Completing such a complex process would be one of the EU's biggest achievements since the region's debt crisis erupted in early 2010, and might go some way to severing the so-called doom loop between indebted banks and shaky governments.
But it would only be the first step in building a banking union, that also entails creating a resolution authority and fund to wind up failed banks and coordinating deposit guarantee schemes across the euro zone to avoid bank runs.
The exercise is likely to take several years and officials see it is just part of a masterplan to bolster the architecture of the euro zone and prevent any repeat of a crisis that nearly tore the single currency project apart.
It promises to be a long and tortuous journey requiring political commitment from euro zone and non-euro members alike, something that countries such as Britain, with a restive Eurosceptic population, will find particularly stressful.
"I feel that this political will is still present, otherwise I would not be here any more because I would have failed during the euro zone crisis," Herman Van Rompuy, the president of the European Council who chairs EU summits, said this week ahead of the award of the Nobel peace prize to the EU.
"The facts show that in this global world, in order to preserve our interests and promote our values, we need more European integration."
Each step towards closer union means a greater surrender of sovereignty by independent nations and spurs a political backlash, especially in times of economic hardship, social tension and high unemployment.
Van Rompuy and the presidents of the European Commission, the Eurogroup and the European Central Bank have put forward a bold blueprint for closer fiscal, economic and political integration in the euro zone alongside the banking union.
But Merkel has lowered expectations for progress on that agenda at the summit, telling lawmakers that EU leaders should focus on steps that can be achieved within six months, notably to improve economic competitiveness.
She is determined not to frighten German taxpayers with talk of sharing more liability for banks or debts, and wants to avoid any such decisions until after the election in Germany, with campaigning already beginning to warm up.
Binding the euro zone more tightly together to underpin the currency union is driving some non-euro states such as Britain and Sweden to question their relationship with Europe, while others such as Poland are keen to stay close to the core.
The banking union - which neither Britain nor Sweden will join, even if they reluctantly let the ECB take responsibility for oversight - is just the first obstacle in a minefield ahead.
Asked about banking union yesterday, Sweden's finance minister said approval of it would mark a "sad day for Europe".
"There is a move now towards euro-banks, euro-taxes, euro-transfers, euro-commission," Anders Borg said.
"We think those are steps in the wrong direction. It might be very popular among the Eurocrats, but I think there are very few Europeans actually wanting these developments."
While the debt crisis continues to weigh heavily on Europe's economy, leaders will have to navigate the pitfalls of electoral politics in Italy, Germany, Cyprus and elsewhere.

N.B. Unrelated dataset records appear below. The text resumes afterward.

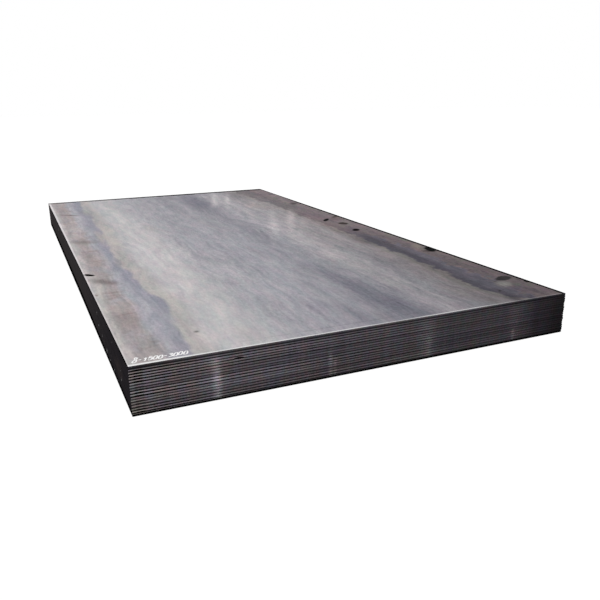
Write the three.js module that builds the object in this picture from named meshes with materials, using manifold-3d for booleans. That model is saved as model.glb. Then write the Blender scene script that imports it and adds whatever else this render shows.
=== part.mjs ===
// A squared stack of hot-rolled steel plates, cut to length and piled flat for delivery.
//
// Units are millimetres. +Z is up, X runs across the plates and Y along the rolling direction.
// The origin is on the underside of the stack, at its middle. One sheared end faces -Y.
//
// Every plate is one solid. Its long sides are mill edges, rounded as the rolls left them. Its two
// short ends are sheared: the top corner rolls over, a burnished band follows where the blade cut,
// and below it the torn band leans inwards to a small burr at the underside.

import * as THREE from "three";
import { mergeVertices } from "three/addons/utils/BufferGeometryUtils.js";
import loadManifold from "manifold-3d";

// Stock size of one plate, and how many are piled. Nominal 8 mm plate measures a little less
// than that, and with the air above it takes up its full 8 mm in the pile.
const PLATE_WIDTH = 1500;
const PLATE_LENGTH = 3000;
const PLATE_THICKNESS = 7.7;
const PLATE_COUNT = 18;

// Air left between two plates by scale and slight waviness.
const AIR_GAP = 0.3;

// Sheared end, measured on its face.
const ROLLOVER_HEIGHT = 0.9;
const ROLLOVER_DEPTH = 1.1;
const BURNISH_HEIGHT = 2.6;
const FRACTURE_DEPTH = 0.8;
const BURR_HEIGHT = 0.5;
const BURR_DEPTH = 0.35;

// Mill edge: how far its middle stands out past the flat faces, and how it wanders along the plate.
const MILL_EDGE_BULGE = 1.2;
const MILL_EDGE_WAVE = 0.7;
const MILL_EDGE_WAVELENGTH = 860;
const MILL_EDGE_STATION = 172;
const CAMBER = 1.0;

// How far the plates lie out of line with each other.
const SIDE_SHIFT = 0.4;
const END_SHIFT = 0.9;
const SKEW = 0.00012;

// A chip out of the lower corner of one sheared end.
const CHIP_WIDTH = 34;
const CHIP_HEIGHT = 5;
const CHIP_DEPTH = 6;
const CHIP_FROM_LEFT_SIDE = 295;
const CHIP_PLATE_FROM_TOP = 4;

// Steps of the rollover and of the torn band, and the turn from one plate's wander to the next.
const ROLLOVER_STEPS = 3;
const FRACTURE_STEPS = 2;
const GOLDEN_ANGLE = Math.PI * (3 - Math.sqrt(5));

const PITCH = PLATE_THICKNESS + AIR_GAP;

// The sheared face as [height above the underside, inset from the outermost plane], from the bottom.
function shearedProfile() {
  const points = [];
  const fractureTop = PLATE_THICKNESS - ROLLOVER_HEIGHT - BURNISH_HEIGHT;
  points.push([0, FRACTURE_DEPTH - BURR_DEPTH]);
  for (let step = 0; step <= FRACTURE_STEPS; step += 1) {
    const share = step / FRACTURE_STEPS;
    const height = BURR_HEIGHT + (fractureTop - BURR_HEIGHT) * share;
    points.push([height, FRACTURE_DEPTH * (1 - share)]);
  }
  for (let step = 0; step <= ROLLOVER_STEPS; step += 1) {
    const angle = (Math.PI / 2) * (step / ROLLOVER_STEPS);
    const height = PLATE_THICKNESS - ROLLOVER_HEIGHT * (1 - Math.sin(angle));
    points.push([height, ROLLOVER_DEPTH * (1 - Math.cos(angle))]);
  }
  return points;
}

// Inset of the rounded mill edge at a height: half an ellipse standing on the plate's thickness.
function millEdgeInset(height) {
  const fromMiddle = Math.abs((2 * height) / PLATE_THICKNESS - 1);
  return MILL_EDGE_BULGE * (1 - Math.sqrt(Math.max(0, 1 - fromMiddle ** 2)));
}

// How far a mill edge wanders outwards at a place along the plate: the whole plate bows a little
// towards +X at its middle, and each edge has its own slow wave, counted from the front end.
function millEdgeWander(y, phase, side) {
  const fromFront = y + PLATE_LENGTH / 2;
  const along = (2 * y) / PLATE_LENGTH;
  const bow = side * CAMBER * (1 / 2 - along ** 2);
  const wave = MILL_EDGE_WAVE * Math.sin((2 * Math.PI * fromFront) / MILL_EDGE_WAVELENGTH + phase);
  return bow + wave;
}

// Places along a long side, front to back: both sheared ends, and stations at an even pitch between
// them, the last one at least half a pitch short of the back end.
function stationsAlong(endInset) {
  const front = -PLATE_LENGTH / 2;
  const stations = [front + endInset];
  for (let at = MILL_EDGE_STATION; at < PLATE_LENGTH - MILL_EDGE_STATION / 2; at += MILL_EDGE_STATION) {
    stations.push(front + at);
  }
  stations.push(-front - endInset);
  return stations;
}

// One closed outline of the plate at a height, anticlockwise seen from above.
function outlineAt(height, endInset, phase) {
  const edgePoint = (side) => (y) => {
    const out = millEdgeWander(y, phase * side, side) - millEdgeInset(height);
    return new THREE.Vector3(side * (PLATE_WIDTH / 2 + out), y, height);
  };
  const stations = stationsAlong(endInset);
  const rightSide = stations.map(edgePoint(1));
  const leftSide = stations.map(edgePoint(-1)).reverse();
  return [...rightSide, ...leftSide];
}

// A closed skin through outlines of equal point counts, from the bottom one to the top one.
function loft(outlines) {
  const count = outlines[0].length;
  const positions = outlines.flat().flatMap((point) => point.toArray());
  const index = [];
  for (let level = 0; level < outlines.length - 1; level += 1) {
    for (let at = 0; at < count; at += 1) {
      const next = (at + 1) % count;
      const low = level * count;
      const high = low + count;
      index.push(low + at, low + next, high + next);
      index.push(low + at, high + next, high + at);
    }
  }
  const top = (outlines.length - 1) * count;
  for (const [a, b, c] of THREE.ShapeUtils.triangulateShape(outlines[0], [])) {
    index.push(c, b, a);
  }
  for (const [a, b, c] of THREE.ShapeUtils.triangulateShape(outlines.at(-1), [])) {
    index.push(top + a, top + b, top + c);
  }
  const geometry = new THREE.BufferGeometry();
  geometry.setAttribute("position", new THREE.Float32BufferAttribute(positions, 3));
  geometry.setIndex(index);
  return geometry;
}

function plateGeometry(phase) {
  const outlines = shearedProfile().map(([height, inset]) => outlineAt(height, inset, phase));
  return loft(outlines);
}

const wasm = await loadManifold();
wasm.setup();

function toSolid(geometry) {
  const bare = geometry.clone();
  bare.deleteAttribute("normal");
  bare.deleteAttribute("uv");
  const merged = mergeVertices(bare);
  return new wasm.Manifold(
    new wasm.Mesh({
      numProp: 3,
      vertProperties: new Float32Array(merged.attributes.position.array),
      triVerts: new Uint32Array(merged.index.array),
    }),
  );
}

function toGeometry(solid) {
  const mesh = solid.getMesh();
  const geometry = new THREE.BufferGeometry();
  geometry.setAttribute("position", new THREE.BufferAttribute(mesh.vertProperties, 3));
  geometry.setIndex(new THREE.BufferAttribute(mesh.triVerts, 1));
  return geometry;
}

// The plate with a rounded bite out of the lower corner of its front end.
function withChip(geometry) {
  const bite = new THREE.SphereGeometry(1, 20, 12);
  bite.scale(CHIP_WIDTH / 2, CHIP_DEPTH, CHIP_HEIGHT);
  bite.translate(CHIP_FROM_LEFT_SIDE - PLATE_WIDTH / 2, -PLATE_LENGTH / 2 + FRACTURE_DEPTH, 0);
  return toGeometry(toSolid(geometry).subtract(toSolid(bite)));
}

// Mill scale: grey with a cold cast, satin, a little different on each plate.
function plateMaterial(number) {
  const shade = 0.34 + 0.03 * Math.sin(number * GOLDEN_ANGLE);
  return new THREE.MeshStandardMaterial({
    color: new THREE.Color(shade, shade, shade * 1.04),
    roughness: 0.45,
    metalness: 0.85,
  });
}

// A wander's values over the pile, stretched so that the lowest is -1 and the highest is 1.
function spread(wander) {
  const values = Array.from({ length: PLATE_COUNT }, (_, index) => wander(index));
  const low = Math.min(...values);
  const high = Math.max(...values);
  return values.map((value) => (high > low ? (2 * (value - low)) / (high - low) - 1 : 0));
}

const sideways = spread((index) => Math.sin(index * GOLDEN_ANGLE));
const endways = spread((index) => Math.cos(index * GOLDEN_ANGLE * 2));
const turned = spread((index) => Math.sin(index * GOLDEN_ANGLE * 3));

const group = new THREE.Group();
for (let index = 0; index < PLATE_COUNT; index += 1) {
  const number = index + 1;
  const whole = plateGeometry(index * GOLDEN_ANGLE);
  const chipped = PLATE_COUNT - index === CHIP_PLATE_FROM_TOP;
  const plate = new THREE.Mesh(chipped ? withChip(whole) : whole, plateMaterial(number));
  plate.name = `plate_${String(number).padStart(2, "0")}`;
  plate.position.set(SIDE_SHIFT * sideways[index], END_SHIFT * endways[index], PITCH * index);
  plate.rotation.z = SKEW * turned[index];
  group.add(plate);
}

export default group;
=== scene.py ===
# %% [markdown]
# # A squared stack of hot-rolled steel plates
#
# Eighteen like plates lie flat on each other. Each one came off a hot strip mill, so its faces carry
# mill scale, the thin blue-grey skin that forms as the steel cools. Its long sides are mill edges,
# rounded as the rolls left them, and its short ends are sheared. The engineering model is loaded first.
# Lengths are in metres, or in millimetres where a comment says so.

import math

import bpy
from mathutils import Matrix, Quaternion, Vector


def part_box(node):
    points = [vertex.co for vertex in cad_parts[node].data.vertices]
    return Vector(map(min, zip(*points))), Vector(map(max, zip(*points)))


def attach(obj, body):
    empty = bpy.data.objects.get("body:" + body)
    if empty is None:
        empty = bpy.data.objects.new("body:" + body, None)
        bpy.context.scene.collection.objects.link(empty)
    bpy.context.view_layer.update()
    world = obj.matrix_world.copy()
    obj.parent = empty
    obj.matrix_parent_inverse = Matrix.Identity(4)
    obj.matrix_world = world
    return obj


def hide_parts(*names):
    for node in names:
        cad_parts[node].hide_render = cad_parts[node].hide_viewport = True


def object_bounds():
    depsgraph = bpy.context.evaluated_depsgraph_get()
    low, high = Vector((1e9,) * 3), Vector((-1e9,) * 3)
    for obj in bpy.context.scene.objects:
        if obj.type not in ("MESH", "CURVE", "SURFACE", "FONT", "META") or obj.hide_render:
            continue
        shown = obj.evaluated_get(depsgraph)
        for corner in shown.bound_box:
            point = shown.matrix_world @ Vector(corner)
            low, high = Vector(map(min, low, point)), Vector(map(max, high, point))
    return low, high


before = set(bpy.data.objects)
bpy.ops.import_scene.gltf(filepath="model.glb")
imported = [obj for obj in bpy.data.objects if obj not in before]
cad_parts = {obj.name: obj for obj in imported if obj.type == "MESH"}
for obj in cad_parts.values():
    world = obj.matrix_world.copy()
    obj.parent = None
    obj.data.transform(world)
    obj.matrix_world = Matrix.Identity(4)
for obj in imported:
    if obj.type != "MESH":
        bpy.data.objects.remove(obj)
cad_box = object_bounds()

plate_names = sorted(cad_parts)
first_low, first_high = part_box(plate_names[0])
second_low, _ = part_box(plate_names[1])

MM = 0.001
WIDTH = 1500 * MM
LENGTH = 3000 * MM
THICKNESS = first_high.z - first_low.z
PITCH = second_low.z - first_low.z
TOP = cad_box[1].z
print(f"{len(plate_names)} plates, {THICKNESS / MM:.1f} mm thick, one every {PITCH / MM:.1f} mm")

# %% [markdown]
# # The camera
# It stands a little above the stack, outside its left front corner, and looks along the top face. A
# place, a point to look at and a small roll are easier to read and to nudge than three angles.

# %% Place the camera
CAMERA_PLACE = Vector((-0.9642, -3.0804, 0.8044))
CAMERA_TARGET = Vector((-0.1232, -1.188, 0.1501))
CAMERA_ROLL = math.radians(0.556)
CAMERA_LENS = 38.63

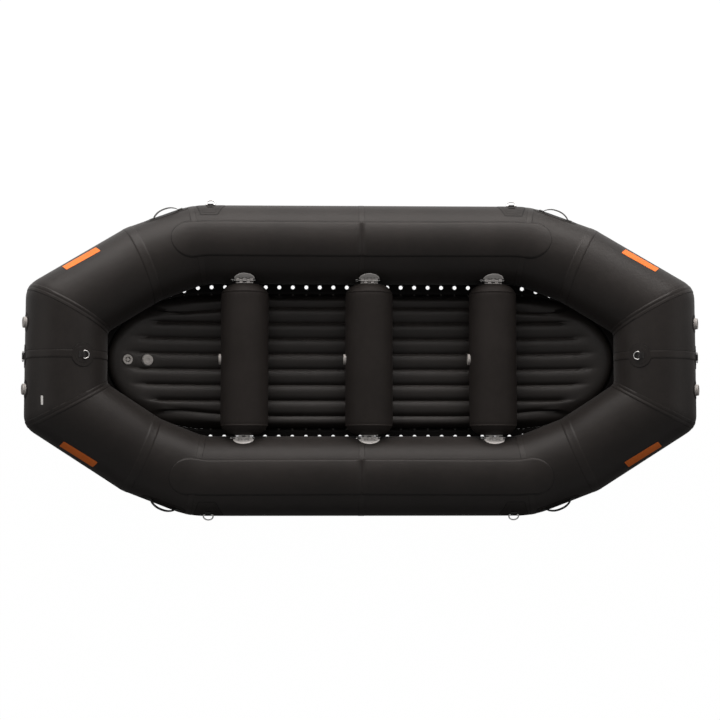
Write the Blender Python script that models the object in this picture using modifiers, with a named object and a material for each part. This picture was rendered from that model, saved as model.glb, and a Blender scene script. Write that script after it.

Italy is a particular concern if the next government rows back on any of the economic reforms put in place by technocrat Prime Minister Mario Monti, whose time in office has helped stabilise financial markets and stave off the crisis.
And after banking union, leaders must tackle the intricacies of closer fiscal integration, including proposals for setting up a separate budget known as a 'fiscal capacity' among the euro zone states -- a fund to help tackle one-off economic shocks.
That will involve more pooling of sovereignty and greater risk sharing, and may not be possible unless the EU's guiding treaty is opened up for amendments, a long and cumbersome process that no one wants until much further down the road.
Meanwhile, the original sovereign-debt problems in Greece will not be fully resolved, while Ireland and Portugal face a struggle to emerge from their bailout programmes and regain market access by the end of 2013.
Greece's successful buying back of its own debt will help reduce its debt burden and will ensure that the next slice of emergency funds is released by the euro zone and International Monetary Fund, but there is a growing acknowledgement that Athens will need debt forgiveness in the years ahead.
In June and July, euro zone leaders came close to letting Greece go from the currency bloc. They resolved to keep it in, doing whatever it would take to get it back on its feet. Having taken that decision, they now have to bear the costs, however large and uncomfortable they may be.